• _YOUR GOAL_:
Return, exactly as written, every line from the first line of the data below through the line that contains "WALL = 1.6 *".

• _SUPPLIED DATA_:
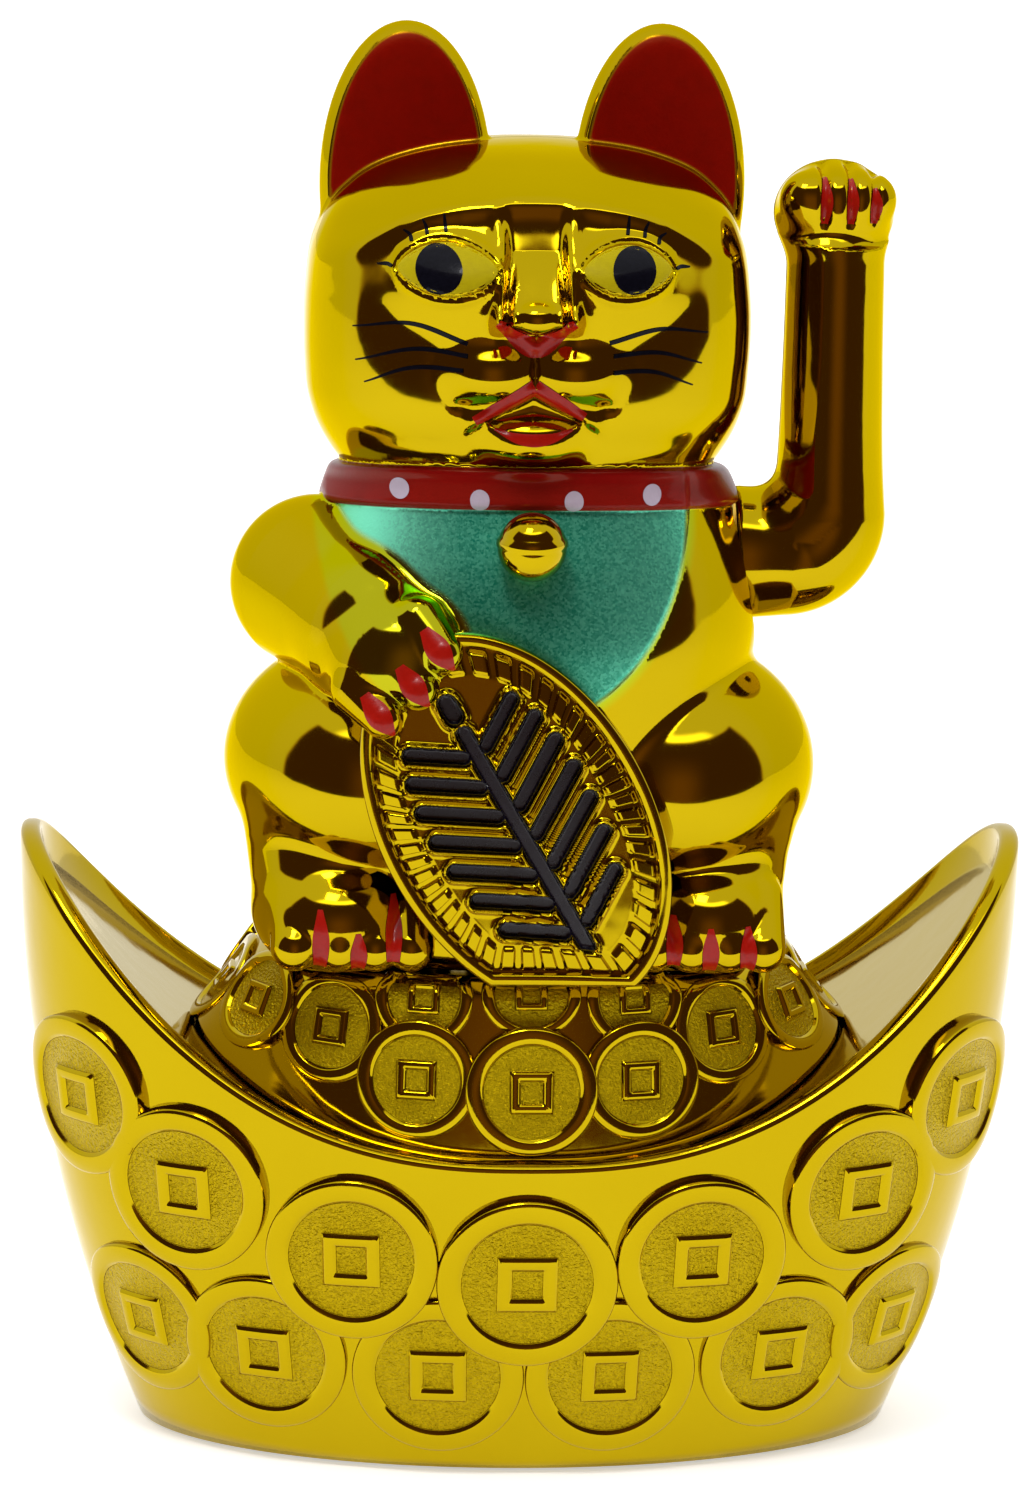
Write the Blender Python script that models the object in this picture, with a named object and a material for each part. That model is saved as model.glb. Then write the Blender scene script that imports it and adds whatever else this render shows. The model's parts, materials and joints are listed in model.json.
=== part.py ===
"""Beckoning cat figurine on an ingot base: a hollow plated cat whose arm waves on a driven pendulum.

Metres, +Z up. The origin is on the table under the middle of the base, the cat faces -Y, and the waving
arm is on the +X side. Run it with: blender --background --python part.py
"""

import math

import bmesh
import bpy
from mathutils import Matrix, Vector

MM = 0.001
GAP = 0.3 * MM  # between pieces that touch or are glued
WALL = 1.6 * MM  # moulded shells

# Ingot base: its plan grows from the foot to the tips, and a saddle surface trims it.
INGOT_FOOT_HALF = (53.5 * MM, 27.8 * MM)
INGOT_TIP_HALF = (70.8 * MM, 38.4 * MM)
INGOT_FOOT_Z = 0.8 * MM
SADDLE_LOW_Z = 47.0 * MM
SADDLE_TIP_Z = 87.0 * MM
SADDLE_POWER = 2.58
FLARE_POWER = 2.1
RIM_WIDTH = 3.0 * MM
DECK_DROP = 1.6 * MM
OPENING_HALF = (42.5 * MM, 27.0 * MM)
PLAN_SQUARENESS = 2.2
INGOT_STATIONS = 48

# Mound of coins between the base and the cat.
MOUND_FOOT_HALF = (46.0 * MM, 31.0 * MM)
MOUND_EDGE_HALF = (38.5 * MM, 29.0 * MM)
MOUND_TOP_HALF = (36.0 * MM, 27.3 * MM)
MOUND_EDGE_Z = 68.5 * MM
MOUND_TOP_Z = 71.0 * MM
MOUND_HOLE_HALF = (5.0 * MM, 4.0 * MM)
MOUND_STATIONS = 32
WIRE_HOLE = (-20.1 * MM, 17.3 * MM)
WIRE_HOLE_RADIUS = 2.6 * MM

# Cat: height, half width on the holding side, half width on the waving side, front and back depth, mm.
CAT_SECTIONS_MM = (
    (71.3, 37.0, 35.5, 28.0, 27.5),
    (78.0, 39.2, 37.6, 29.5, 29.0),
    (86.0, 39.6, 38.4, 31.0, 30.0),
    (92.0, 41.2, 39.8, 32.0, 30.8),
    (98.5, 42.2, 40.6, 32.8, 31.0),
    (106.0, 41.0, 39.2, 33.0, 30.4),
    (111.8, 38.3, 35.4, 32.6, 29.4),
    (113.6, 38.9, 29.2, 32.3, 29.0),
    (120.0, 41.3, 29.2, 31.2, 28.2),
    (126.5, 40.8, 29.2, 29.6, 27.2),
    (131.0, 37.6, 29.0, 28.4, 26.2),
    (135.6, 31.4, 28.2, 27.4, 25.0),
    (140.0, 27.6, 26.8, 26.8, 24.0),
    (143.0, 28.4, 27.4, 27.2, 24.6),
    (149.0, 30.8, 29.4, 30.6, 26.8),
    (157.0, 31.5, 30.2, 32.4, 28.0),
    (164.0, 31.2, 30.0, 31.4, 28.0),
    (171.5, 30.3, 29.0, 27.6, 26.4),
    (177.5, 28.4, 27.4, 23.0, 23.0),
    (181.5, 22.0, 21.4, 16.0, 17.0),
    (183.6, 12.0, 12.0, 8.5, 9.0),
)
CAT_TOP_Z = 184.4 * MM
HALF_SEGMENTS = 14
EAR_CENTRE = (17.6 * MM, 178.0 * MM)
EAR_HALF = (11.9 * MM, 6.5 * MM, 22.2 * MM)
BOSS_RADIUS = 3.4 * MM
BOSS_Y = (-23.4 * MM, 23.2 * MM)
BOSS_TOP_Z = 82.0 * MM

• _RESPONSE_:
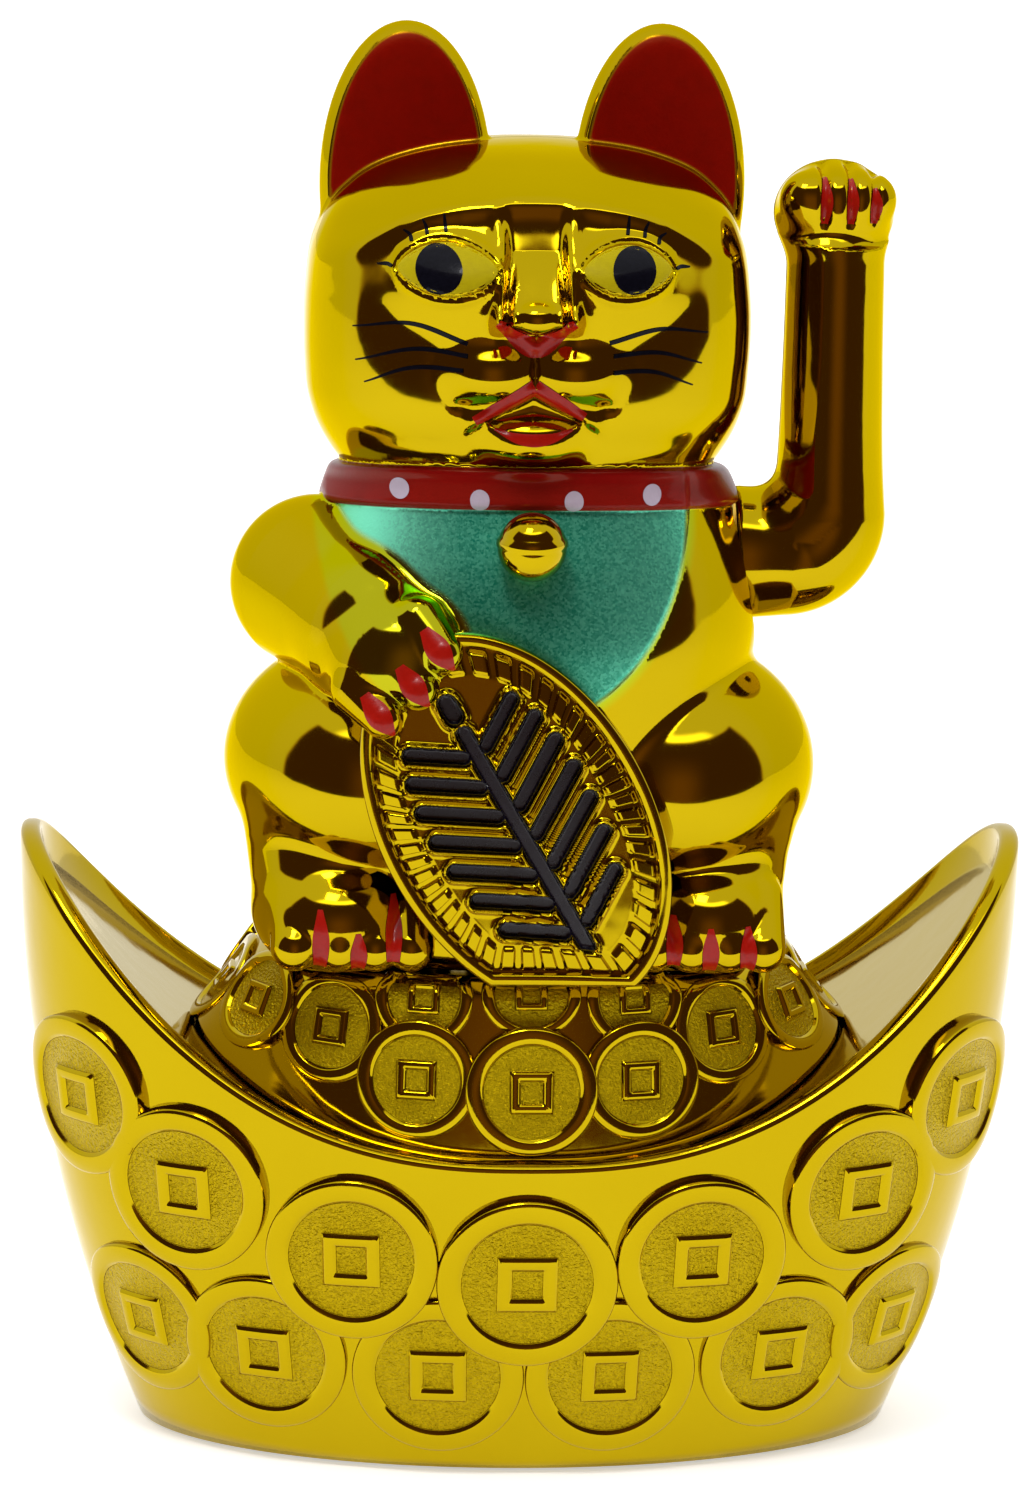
Write the Blender Python script that models the object in this picture, with a named object and a material for each part. That model is saved as model.glb. Then write the Blender scene script that imports it and adds whatever else this render shows. The model's parts, materials and joints are listed in model.json.
=== part.py ===
"""Beckoning cat figurine on an ingot base: a hollow plated cat whose arm waves on a driven pendulum.

Metres, +Z up. The origin is on the table under the middle of the base, the cat faces -Y, and the waving
arm is on the +X side. Run it with: blender --background --python part.py
"""

import math

import bmesh
import bpy
from mathutils import Matrix, Vector

MM = 0.001
GAP = 0.3 * MM  # between pieces that touch or are glued
WALL = 1.6 * MM  # moulded shells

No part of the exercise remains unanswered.